A Sea Change Coming for Water Cooling in Datacenters - rbanffy
https://www.nextplatform.com/2018/06/28/a-sea-change-coming-for-water-cooling-in-datacenters/
======
mchahn
In 1970, Princeton had an IBM 91 computer. It covered the floor of a building.
It had two giant racks of bipolar memory (256 bits/chip) with 1 MB in each
rack. It had an office for several IBM employees who managed the machine.

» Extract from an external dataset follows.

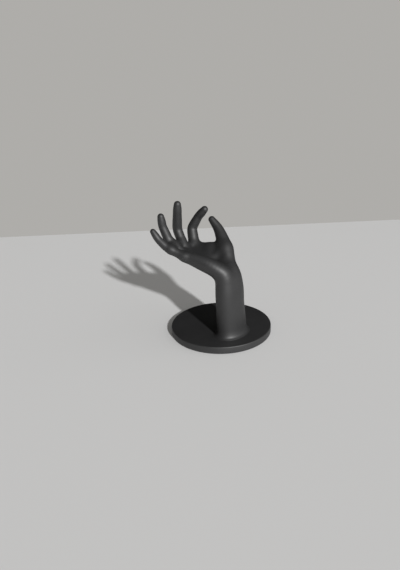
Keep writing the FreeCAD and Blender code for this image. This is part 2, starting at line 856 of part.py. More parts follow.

On day an IBM tech was bringing up the system using a check-list. He noticed a
red light that said "temperature". He noted it in the log and kept going. It
turns out he had forgotten to turn the water on. After a short while the room
filled with smoke.

The machine was ruined. After the machine was replaced, the IBM office kept
one of the old PC boards on the wall. It was curled up like a potato chip.

------
samueladam
Microsoft has project Natick.

[https://www.naval-group.com/en/news/project-natick-naval-
gro...](https://www.naval-group.com/en/news/project-natick-naval-group-
collaborates-with-microsoft-to-deploy-underwater-datacenter/)

------
dsfyu404ed
TL;DR Newer hardware has increased cooling requirement compared to previous
generations and the increased efficiency of water cooling may be worth the
increased cost of installing and operating a it in a some data-centers in the
relatively near future.

Despite the pun in the title seawater will have little to do with it.